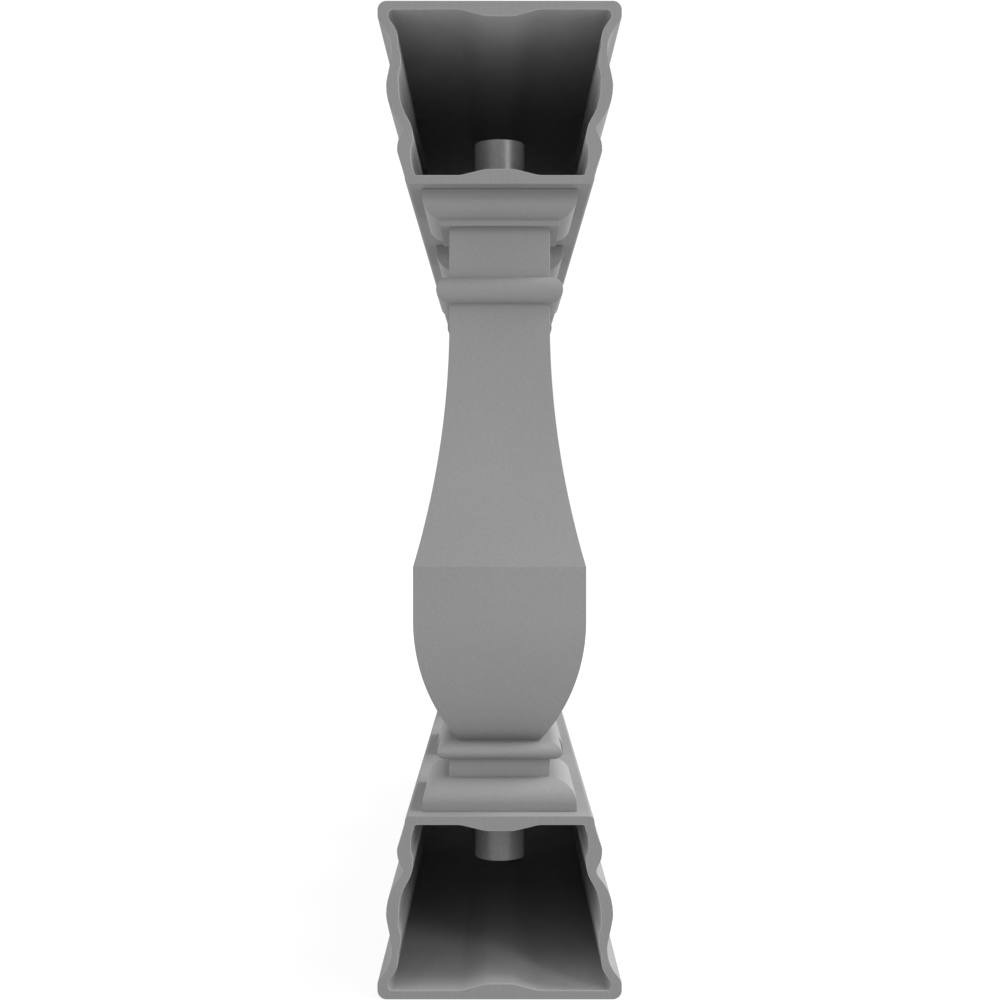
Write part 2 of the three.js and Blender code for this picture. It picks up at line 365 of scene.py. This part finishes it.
def swept_tube(name, outer, inner, low, high, arris, materials, arris_steps=3):
    """A hollow section swept along X, with rounded cut edges; materials for outside, inside and cuts"""
    bm = bmesh.new()
    angles = [step / arris_steps * QUARTER_TURN for step in range(arris_steps + 1)]
    rounding = [(arris * (1 - math.cos(angle)), arris * (1 - math.sin(angle))) for angle in angles]
    stations = [(low + back, inset) for back, inset in rounding]
    stations += [(high - back, inset) for back, inset in reversed(rounding)]
    for slot, (loop, outwards) in enumerate(((outer, -1), (inner, 1))):
        rings = []
        for x, inset in stations:
            rings.append([bm.verts.new((x, point.x, point.y)) for point in grown(loop, inset * outwards)])
        for face in join_rings(bm, rings):
            face.material_index = slot
    for x in (low, high):
        rim = [edge for edge in bm.edges if all(abs(vertex.co.x - x) < TOUCHING for vertex in edge.verts)]
        filled = bmesh.ops.triangle_fill(bm, use_beauty=True, use_dissolve=False, edges=rim)
        for face in (item for item in filled["geom"] if isinstance(item, bmesh.types.BMFace)):
            face.material_index = CUT_SLOT
    return new_object(name, finished_mesh(bm, name), materials)


def apply_modifiers(piece):
    """Keeps the shape that the modifiers give, without the modifiers"""
    shaped = bpy.data.meshes.new_from_object(piece.evaluated_get(bpy.context.evaluated_depsgraph_get()))
    piece.modifiers.clear()
    piece.data = shaped


def shade(piece, sharp_angle, flat_slot=None):
    """Smooth shading that breaks at sharp edges and leaves the faces of one material slot flat"""
    piece.data.shade_smooth()
    for face in piece.data.polygons:
        face.use_smooth = face.material_index != flat_slot
    piece.data.set_sharp_from_angle(angle=math.radians(sharp_angle))
    weighted = piece.modifiers.new("even_shading", "WEIGHTED_NORMAL")
    weighted.keep_sharp = True


def stand_for(piece, node):
    """Lets the piece take its node's place"""
    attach(piece, BODY)
    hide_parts(node)


class Value:
    """A socket of a shader tree that takes part in sums"""

    def __init__(self, tree, socket):
        self.tree = tree
        self.socket = socket

    def sum_of(self, operation, first, second):
        return self.tree.add("ShaderNodeMath", {"operation": operation}, {0: first, 1: second})

    def __add__(self, other):
        return self.sum_of("ADD", self, other)

    def __radd__(self, other):
        return self.sum_of("ADD", other, self)

    def __sub__(self, other):
        return self.sum_of("SUBTRACT", self, other)

    def __mul__(self, other):
        return self.sum_of("MULTIPLY", self, other)

    def __lt__(self, other):
        return self.sum_of("LESS_THAN", self, other)

    def __gt__(self, other):
        return self.sum_of("GREATER_THAN", self, other)


class Finish:
    """A material's node tree, with one method that adds any node"""

    def __init__(self, name):
        self.material = bpy.data.materials.new(name)
        self.material.use_nodes = True
        self.nodes = self.material.node_tree.nodes
        self.links = self.material.node_tree.links
        self.shader = self.nodes["Principled BSDF"]
        self.position = self.add("ShaderNodeTexCoord", output="Object")

    def add(self, kind, settings=None, inputs=None, output=0):
        """Adds a node of any kind and gives its output"""
        made = self.nodes.new(kind)
        for setting, value in (settings or {}).items():
            setattr(made, setting, value)
        self.fill(made, inputs or {})
        return Value(self, made.outputs[output])

    def fill(self, made, inputs):
        """Gives each input its value, or a link where the value is a socket"""
        for socket, value in inputs.items():
            if isinstance(value, Value):
                self.links.new(value.socket, made.inputs[socket])
            else:
                made.inputs[socket].default_value = value

    def stretched(self, along):
        """The position with each axis scaled, so that a pattern on it runs long"""
        return self.add("ShaderNodeVectorMath", {"operation": "MULTIPLY"}, {0: self.position, 1: along})

    def noise(self, scale, detail=2.0, roughness=0.5, distortion=0.0, vector=None):
        inputs = {"Vector": vector or self.position, "Scale": scale, "Detail": detail}
        inputs.update({"Roughness": roughness, "Distortion": distortion})
        return self.add("ShaderNodeTexNoise", {"noise_dimensions": "3D"}, inputs)

    def cells(self, scale, output="Distance", vector=None):
        settings = {"voronoi_dimensions": "3D", "feature": "F1"}
        inputs = {"Vector": vector or self.position, "Scale": scale}
        return self.add("ShaderNodeTexVoronoi", settings, inputs, output)

    def grey(self, colour):
        return self.add("ShaderNodeRGBToBW", inputs={0: colour})

    def between(self, first, second, share):
        """A colour between two others"""
        inputs = {MIX_SHARE: share, MIX_FIRST: (*first, 1.0), MIX_SECOND: (*second, 1.0)}
        return self.add("ShaderNodeMix", {"data_type": "RGBA", "clamp_factor": True}, inputs, MIX_RESULT)

    def relief(self, height, strength, distance):
        inputs = {"Height": height, "Strength": strength, "Distance": distance}
        return self.add("ShaderNodeBump", inputs=inputs, output="Normal")

    def surface(self, **sockets):
        """Fills the shader's own sockets, named in lower case, and gives the material"""
        names = {name: name.replace("_", " ").title().replace("Ior", "IOR") for name in sockets}
        self.fill(self.shader, {names[name]: value for name, value in sockets.items()})
        return self.material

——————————

• Task prompt
Copy exactly, and only, the lines from the one containing "hide_parts(node)" through the one containing "self.socket = socket".

• Reply to the task
    hide_parts(node)


class Value:
    """A socket of a shader tree that takes part in sums"""

    def __init__(self, tree, socket):
        self.tree = tree
        self.socket = socket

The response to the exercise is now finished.